General characteristics
- Class & type: Farragut-class guided missile destroyer
- Displacement: 5,800 tons (full load)
- Length: 512.5 ft (156.2 m)
- Beam: 52 ft (15.8 m)
- Draught: 25 ft (7.6 m)
- Propulsion: 4 1200psi boilers, 2 geared turbines
- Speed: 36.5 knots (67.6 km/h; 42.0 mph)
- Range: 4,500 nautical miles (8,300 km; 5,200 mi) at 20 knots (20 mph; 40 km/h)
- Complement: 377 (21 officers + 356 enlisted)
- Sensors & processing systems: AN/SPS-48 3D air search radar; AN/SPS-49 2D air search radar; AN/SPS-10 surface search radar; 2 × AN/SPG-55 fire control radar; AN/SPG-53 gun fire control radar;
- Electronic warfare & decoys: AN/SLQ-32; 2 Mark 36 SRBOC Decoy Launching System for Super Rapid Bloom Off-board Chaff (SRBOC);
- Armament: 1 × Mk 42 5-inch/54 (127 mm/54) caliber gun; 2 × Mk-32 triple mounts carrying Mark 46 torpedoes; 1 × Mk 16 RUR-5 ASROC missile launcher; 1 × Mk 10 Mod.0 missile launcher for Standard Missile; 2 × Mk 141 Harpoon missile launchers;

= USS Farragut (DDG-37) =

US Navy guided-missile destroyer

USS Farragut (DLG-6/DDG-37) was the lead ship of her class of guided-missile destroyers (originally destroyer leaders) built for the United States Navy during the 1950s.

==Design and description==
The Farragut class was the first class of missile-armed carrier escorts to be built as such for the USN. The ships had an overall length of 512 ft 6 in, a beam of 52 ft 4 in and a deep draft of 17 ft 9 in.

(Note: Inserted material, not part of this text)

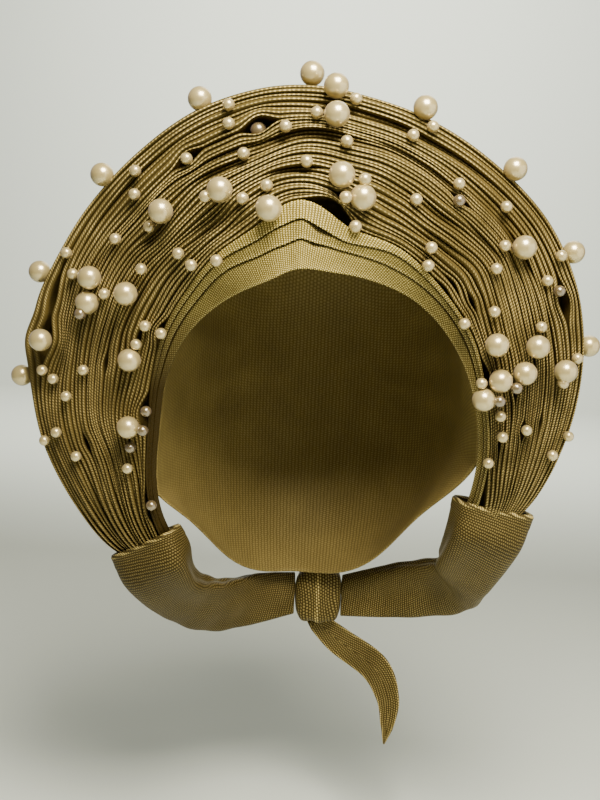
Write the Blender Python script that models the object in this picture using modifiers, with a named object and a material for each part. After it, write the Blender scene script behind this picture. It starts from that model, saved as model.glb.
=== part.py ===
"""A tied gele head tie: pleated halo, plain face folds, crown cover, side wraps, knot, tail and sewn pearls.

Metres, +Z up, the face looks along -Y. The origin is where the crown of the head bears on the cloth.
The design sizes are in millimetres, and MM turns them into metres. A turn is an angle in degrees round the
halo's centre, seen from the front: 0 is straight up, negative is to the left, positive to the right.
"""
import math
from collections import namedtuple

import bmesh
import bpy
from mathutils import Vector
from mathutils.bvhtree import BVHTree

MM = 0.001

# Driving sizes, in millimetres
CLEARANCE = 0.35
HALO_CENTRE_X = -10.0
HALO_CENTRE_Z = -86.0
CLOTH_WALL = 1.2
FOLD_WALL = 1.1

# The halo: sections around the face, left gather to right gather. Radii are taken round the halo's centre,
# depths along Y. The next three columns are the widths that show of the three plain folds, pleats is the depth
# of the pleats from front to back, and lag is how many degrees the rim keeps behind the crest in the gathers.
Section = namedtuple("Section", "turn face_radius face_depth rim_radius rim_depth inner middle crest pleats lag")
SECTIONS = [
    Section(-150, 118.0, -2.0, 139.0, 1.0, 2.6, 1.4, 1.4, 9.0, 6.5),
    Section(-140, 105.5, -12.0, 141.5, -3.0, 2.6, 1.4, 1.4, 11.0, 4.0),
    Section(-120, 78.5, -27.0, 140.0, -10.0, 2.6, 1.4, 1.4, 18.0, 0.0),
    Section(-100, 64.0, -36.0, 137.0, -18.0, 3.2, 1.8, 1.6, 18.0, 0.0),
    Section(-80, 53.5, -46.0, 132.0, -28.0, 5.5, 2.8, 2.2, 18.0, 0.0),
    Section(-60, 45.0, -59.0, 122.0, -40.0, 8.0, 3.5, 2.5, 18.0, 0.0),
    Section(-40, 39.5, -74.0, 118.0, -52.0, 11.0, 4.5, 3.0, 18.0, 0.0),
    Section(-20, 37.5, -84.0, 119.0, -62.0, 11.0, 6.0, 5.0, 18.0, 0.0),
    Section(0, 40.5, -87.5, 121.0, -66.0, 12.0, 8.0, 8.0, 18.0, 0.0),
    Section(20, 42.5, -84.0, 119.0, -62.0, 9.7, 3.8, 6.0, 18.0, 0.0),
    Section(40, 49.0, -74.0, 123.0, -52.0, 9.0, 5.5, 3.3, 18.0, 0.0),
    Section(60, 59.5, -59.0, 130.5, -40.0, 7.5, 2.8, 2.2, 18.0, 0.0),
    Section(80, 71.0, -46.0, 136.0, -28.0, 6.0, 2.0, 1.8, 18.0, 0.0),
    Section(100, 84.5, -36.0, 138.5, -14.0, 3.0, 1.4, 1.4, 18.0, 0.0),
    Section(120, 102.0, -19.0, 140.0, -5.0, 2.6, 1.4, 1.4, 13.0, -3.0),
    Section(132, 114.0, -6.0, 137.0, 0.5, 2.6, 1.4, 1.4, 9.0, -4.5),
]
HALO_START = SECTIONS[0].turn
HALO_END = SECTIONS[-1].turn
FRONT_BULGE = 3.0
STATIONS = 41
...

They displaced 5648 LT at full load. Their crew consisted of 23 officers and 337 enlisted men.

The ships were equipped with two geared steam turbines, each driving one propeller shaft, using steam provided by 4 water-tube boilers. The turbines were intended to produce 85000 shp to reach the designed speed of 32 kn. The Farragut class had a range of 5000 nmi at a speed of 20 kn.

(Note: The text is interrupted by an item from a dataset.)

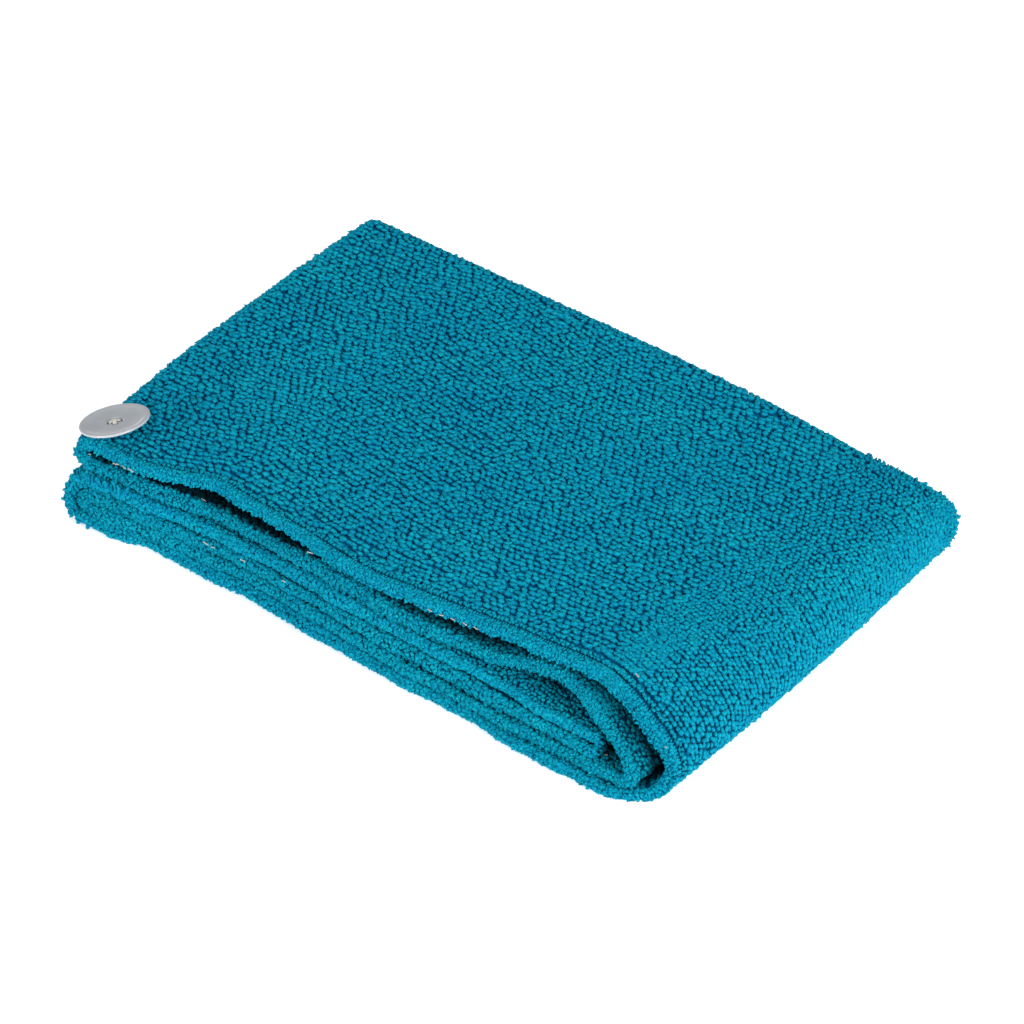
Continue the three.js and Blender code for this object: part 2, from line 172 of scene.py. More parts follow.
def photo_camera():
    azimuth = math.radians(view_azimuth)
    elevation = math.radians(view_elevation)
    right = Vector((math.cos(azimuth), math.sin(azimuth), 0))
    back = Vector((
        math.sin(azimuth) * math.cos(elevation),
        -math.cos(azimuth) * math.cos(elevation),
        math.sin(elevation),
    ))
    up = back.cross(right)
    aim = Vector(view_aim) + up * view_rise - right * view_shift
    lens = bpy.data.cameras.new("photo_view")
    lens.lens = focal_length_mm
    lens.sensor_width = 36.0
    lens.clip_end = 50
    camera = bpy.data.objects.new("photo_view", lens)
    place = Matrix((right, up, back)).transposed().to_4x4()
    place.translation = aim + back * view_distance
    camera.matrix_world = place
    bpy.context.scene.collection.objects.link(camera)
    bpy.context.scene.camera = camera


# Stations of a ply's path, each with a near and a far point (x, y, z, thickness) and a turned margin.
def leaf_stations(leaf):
    below, above, edge = leaf
    far_column = "tail" if edge == "seam" else edge
    turns = {"cover": cover_turns, "sole": sole_turns}.get(edge, [slight_turn] * 10)
    lift = ply_gap if below in ("sole", "low", "seam") else 0.0
    rows = []
    for i, x in enumerate(near_sections["x"]):
        near_low = near_sections[below][i] + lift if below else 0.0
        far_low = far_stack[below] + lift if below else 0.0
        near_top = near_sections[above][i]
        far_top = far_stack[above]
        rows.append((
            (x, near_edges[edge][i], (near_low + near_top) / 2, near_top - near_low),
            (x, far_edges[far_column][i], (far_low + far_top) / 2, far_top - far_low),
            turns[i],
        ))
    return rows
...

The Farragut-class ships were armed with a 5"/54 caliber Mark 42 gun forward and two twin mounts for 3-inch/50-caliber guns, one on each broadside amidships. They were fitted with an eight-round ASROC launcher between the 5-inch (127 mm) gun and the bridge. The Farragut (DDG-37) was the only ship of her class that had an ASROC magazine mounted behind the launcher. The class was already top-heavy and the addition of the magazine reportedly made it worse, so the decision was made not to equip the other nine ships with magazines. Close-range anti-submarine defense was provided by two triple sets of 12.75 in Mk 32 torpedo tubes. The primary armament of the Farraguts was the Terrier anti-aircraft missile designed to defend the carrier battle group. They were fired via the dual-arm Mark 10 launcher and the ships stowed a total of 40 missiles for the launcher.

==Construction and career==
Farragut, named for Admiral David Glasgow Farragut, was laid down as DLG-6 by the Bethlehem Steel Corporation at Quincy, Massachusetts, on 3 June 1957, launched on 15 July 1958 by Mrs. H. D. Felt, wife of the Vice Chief of Naval Operations and commissioned on 10 December 1960. Farragut was reclassified as a guided missile destroyer on 30 June 1975 and designated DDG-37. USS Farragut was decommissioned on 31 October 1989, stricken from the Naval Vessel Register on 20 November 1992 and sold for scrap on 16 December 1994. On 26 September 2006 a contract to dismantle ex-Farragut was awarded to International Shipbreaking Limited of Brownsville, Texas. The ship's bell is currently being kept and preserved at Admiral Farragut Academy in St. Petersburg, Florida.